Well, I decided to take a short break from writing my screenplay--it's called Elway Vs. Predator. It's basically about John Elway saving the country of Armenia from an onslaught of vicious predators. He has to take on about 20 of them with only his awesomely tubular super powers. Right now, he can shoot lightning from his eyes, fart-fly (fly through air using the power of his farts as a propelling mechanism), and, obviously, throw footballs with such velocity that they explode predators upon impact. But I am open to suggestions, so let me know if you've got any good ones. I was trying to get Robert Altman to direct, but unfortunately he died. Now I'm thinking maybe Spike Lee or Roland Emmerich--to write a quick post. Remember from before? My many English teachers have taught me over the years that the hallmark of a truly effective sentence is a long, hyphenated, tangential interlude, strewn with adjectives, and commas, that causes the audience to completely forget what you were talking about in the first place. They also taught me that every sentence should have at least thirty words. That was a bad sentence. So was that. And that. Etcetera. Now that I have sufficiently bored and confused you, I'll get to the actual post...

Go Broncos.

Even though the Rockies are playing kinda ok lately, and the Broncos season doesn't start for two months, and the Broncos kinda bloweded last year, and some other reason, I've kinda got Broncos fever. In fact, I got an orange nose bleed this morning. Maybe I should see a doctor.

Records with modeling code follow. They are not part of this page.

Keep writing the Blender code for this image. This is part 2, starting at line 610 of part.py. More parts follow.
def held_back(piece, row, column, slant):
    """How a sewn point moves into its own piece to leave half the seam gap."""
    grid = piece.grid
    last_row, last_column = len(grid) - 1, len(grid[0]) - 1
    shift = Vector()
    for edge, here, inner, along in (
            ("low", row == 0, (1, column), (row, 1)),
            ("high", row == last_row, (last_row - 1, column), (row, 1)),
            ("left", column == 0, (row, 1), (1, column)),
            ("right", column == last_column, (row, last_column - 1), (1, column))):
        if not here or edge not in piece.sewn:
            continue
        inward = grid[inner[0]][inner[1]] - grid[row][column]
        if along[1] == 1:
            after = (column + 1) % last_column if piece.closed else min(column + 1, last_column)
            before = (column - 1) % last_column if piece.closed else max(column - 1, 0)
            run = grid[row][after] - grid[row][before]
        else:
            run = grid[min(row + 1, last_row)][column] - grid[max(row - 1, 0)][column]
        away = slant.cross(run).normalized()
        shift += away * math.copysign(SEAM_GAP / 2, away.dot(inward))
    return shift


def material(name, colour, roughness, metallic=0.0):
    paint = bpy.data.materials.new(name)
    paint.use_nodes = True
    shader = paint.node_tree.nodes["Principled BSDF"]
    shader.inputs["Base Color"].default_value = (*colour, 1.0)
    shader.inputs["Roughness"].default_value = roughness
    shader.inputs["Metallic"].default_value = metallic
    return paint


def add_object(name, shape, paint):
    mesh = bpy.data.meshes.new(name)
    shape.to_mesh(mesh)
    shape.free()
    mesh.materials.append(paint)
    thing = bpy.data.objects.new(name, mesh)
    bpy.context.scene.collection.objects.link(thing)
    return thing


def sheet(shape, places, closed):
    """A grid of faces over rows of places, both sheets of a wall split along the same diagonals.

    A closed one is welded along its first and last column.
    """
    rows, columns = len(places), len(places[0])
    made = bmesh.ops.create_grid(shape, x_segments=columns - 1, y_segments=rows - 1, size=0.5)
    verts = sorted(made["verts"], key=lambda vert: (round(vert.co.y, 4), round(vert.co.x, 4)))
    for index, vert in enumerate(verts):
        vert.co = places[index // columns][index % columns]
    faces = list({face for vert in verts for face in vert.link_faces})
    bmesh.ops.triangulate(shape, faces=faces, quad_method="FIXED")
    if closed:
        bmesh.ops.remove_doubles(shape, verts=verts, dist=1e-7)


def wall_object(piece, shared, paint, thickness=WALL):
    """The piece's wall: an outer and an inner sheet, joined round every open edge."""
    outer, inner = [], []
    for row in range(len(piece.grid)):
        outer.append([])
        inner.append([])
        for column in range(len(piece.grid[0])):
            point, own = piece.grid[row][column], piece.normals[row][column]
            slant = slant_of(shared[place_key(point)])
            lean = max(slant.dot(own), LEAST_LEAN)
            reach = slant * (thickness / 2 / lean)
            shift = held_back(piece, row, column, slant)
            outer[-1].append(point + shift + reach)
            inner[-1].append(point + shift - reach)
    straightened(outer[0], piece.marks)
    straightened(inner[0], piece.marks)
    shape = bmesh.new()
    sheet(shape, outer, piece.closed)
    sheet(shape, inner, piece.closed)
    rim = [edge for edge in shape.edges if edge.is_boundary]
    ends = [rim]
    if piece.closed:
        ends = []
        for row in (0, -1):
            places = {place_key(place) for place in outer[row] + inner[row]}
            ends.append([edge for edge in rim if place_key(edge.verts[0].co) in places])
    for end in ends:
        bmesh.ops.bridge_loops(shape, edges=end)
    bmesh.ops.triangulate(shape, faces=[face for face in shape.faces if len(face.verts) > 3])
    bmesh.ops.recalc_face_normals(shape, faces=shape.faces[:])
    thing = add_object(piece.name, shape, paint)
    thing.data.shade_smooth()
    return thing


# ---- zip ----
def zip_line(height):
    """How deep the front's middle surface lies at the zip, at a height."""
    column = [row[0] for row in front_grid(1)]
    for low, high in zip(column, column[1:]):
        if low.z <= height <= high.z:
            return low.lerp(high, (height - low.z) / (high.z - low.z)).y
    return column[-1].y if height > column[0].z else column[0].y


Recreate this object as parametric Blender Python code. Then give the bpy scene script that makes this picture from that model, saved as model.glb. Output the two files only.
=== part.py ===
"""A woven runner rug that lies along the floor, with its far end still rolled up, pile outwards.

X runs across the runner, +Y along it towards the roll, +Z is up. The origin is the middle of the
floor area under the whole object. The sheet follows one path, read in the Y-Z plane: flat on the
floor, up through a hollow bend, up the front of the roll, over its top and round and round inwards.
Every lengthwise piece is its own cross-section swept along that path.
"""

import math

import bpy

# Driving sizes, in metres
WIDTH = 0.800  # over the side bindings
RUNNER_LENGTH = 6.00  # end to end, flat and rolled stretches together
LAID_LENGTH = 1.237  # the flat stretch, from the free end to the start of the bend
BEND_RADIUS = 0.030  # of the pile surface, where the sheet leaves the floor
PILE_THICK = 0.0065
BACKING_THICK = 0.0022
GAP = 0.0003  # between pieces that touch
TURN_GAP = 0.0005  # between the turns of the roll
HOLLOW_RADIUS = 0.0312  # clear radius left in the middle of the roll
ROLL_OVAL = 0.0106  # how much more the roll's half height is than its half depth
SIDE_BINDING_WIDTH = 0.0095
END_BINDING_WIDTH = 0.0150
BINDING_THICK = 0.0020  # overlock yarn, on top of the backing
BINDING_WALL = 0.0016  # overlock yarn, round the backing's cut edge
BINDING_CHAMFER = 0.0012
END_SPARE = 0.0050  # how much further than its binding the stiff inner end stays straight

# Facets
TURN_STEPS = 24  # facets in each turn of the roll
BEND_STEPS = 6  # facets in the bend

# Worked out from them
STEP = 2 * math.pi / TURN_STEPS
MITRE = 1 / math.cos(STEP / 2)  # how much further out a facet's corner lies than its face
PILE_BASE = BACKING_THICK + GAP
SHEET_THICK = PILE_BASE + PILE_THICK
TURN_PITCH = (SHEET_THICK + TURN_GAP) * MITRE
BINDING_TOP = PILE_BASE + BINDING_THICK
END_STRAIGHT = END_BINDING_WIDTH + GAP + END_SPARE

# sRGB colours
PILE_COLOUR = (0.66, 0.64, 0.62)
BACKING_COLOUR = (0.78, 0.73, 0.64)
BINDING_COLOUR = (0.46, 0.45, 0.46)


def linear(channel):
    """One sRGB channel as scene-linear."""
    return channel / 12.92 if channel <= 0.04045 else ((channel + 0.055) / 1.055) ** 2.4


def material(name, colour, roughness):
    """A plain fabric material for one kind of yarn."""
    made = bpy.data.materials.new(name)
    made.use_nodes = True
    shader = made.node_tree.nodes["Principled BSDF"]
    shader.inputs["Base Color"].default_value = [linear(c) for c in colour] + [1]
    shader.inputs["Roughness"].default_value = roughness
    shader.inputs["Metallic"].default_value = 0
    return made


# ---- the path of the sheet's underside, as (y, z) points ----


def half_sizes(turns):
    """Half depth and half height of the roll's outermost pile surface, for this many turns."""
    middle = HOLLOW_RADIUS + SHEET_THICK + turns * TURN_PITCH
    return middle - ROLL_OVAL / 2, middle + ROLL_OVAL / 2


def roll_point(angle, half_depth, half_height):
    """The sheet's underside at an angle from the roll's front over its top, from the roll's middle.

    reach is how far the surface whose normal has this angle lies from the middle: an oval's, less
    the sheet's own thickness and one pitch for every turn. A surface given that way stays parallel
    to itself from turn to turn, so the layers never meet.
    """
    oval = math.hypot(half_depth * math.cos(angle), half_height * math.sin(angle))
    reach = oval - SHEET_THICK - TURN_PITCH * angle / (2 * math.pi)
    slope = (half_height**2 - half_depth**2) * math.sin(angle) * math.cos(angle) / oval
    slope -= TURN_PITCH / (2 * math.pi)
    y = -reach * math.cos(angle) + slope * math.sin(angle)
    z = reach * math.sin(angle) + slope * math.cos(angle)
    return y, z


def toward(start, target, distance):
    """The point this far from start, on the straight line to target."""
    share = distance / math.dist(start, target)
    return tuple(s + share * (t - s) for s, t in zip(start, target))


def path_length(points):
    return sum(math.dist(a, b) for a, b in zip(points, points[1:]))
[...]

OTAs, workouts, and mini camp have begun hopefully. Well, I guess only the actual Broncos, maybe some coaches, and me have hope for the Broncos new season. They have several million dollars of hope in Ryan Clady. He scored a magnificent 13 on the Wonderlic, which is borderline illiterate. Hooray for America--the country where dumb people can get rich too. If there were commercials to celebrate America's amazing freedom, I feel I'm most qualified to write the slogans. Hey, Toby Keith has commercials to celebrate America's amazing freedom. He calls them "music videos" for some reason. I'm going to give that guy a call.

Today is National Tangents in Blog Posting Day, so I feel I must celebrate in my own little way. That was a tangent about tangents--so meta.

What was I talking about? Hope? Yeah, I think the Broncos are going to have a winning season. The defense is a huge question mark. But, the offense could be gosh darn good. Shucky dang darn good. Jay Cutler is good, I swear. He may not have shown it yet, but he has a monster lurking inside of him--the kind of monster with 30+ touchdowns. Selvin Young is stuck of the realness. He be dah infamous. Though, I'm pretty sure he doesn't murder people on Queens Bridge-- at least not officially. If he were, the Bengals would have already traded for him(cheap joke, I know). And Ryan Clady may not do good at book-learning and word-papers, but he look like he do good on football field. Plus, outside of last year, the Broncos have always had a stellar offensive line. Yes, last year's offensive line was, well, offensive, but I think Michael of Shanahan and Rick Dennison will whip them into shape. Now whip it. Into shape. Shape it up. Shanny is widely known to be a huge Devo fan (at least in the fantasy world inside my head). When the Broncos won the Super Bowl for the first time, he ended his rousing half-time speech with: "Question: Are we not men? Answer: We are Broncos!" And everyone screamed Broncos. There was also reverbed-out, instrumental guitar rock playing in the background. I know for a fact that this happened; I was there (in the fantasy world in my head).

Dear Broncos,
Claw with your fingernails for that inch, because when you add up all those inches that's gonna make the fucking difference between winning and losing; between living and dieing.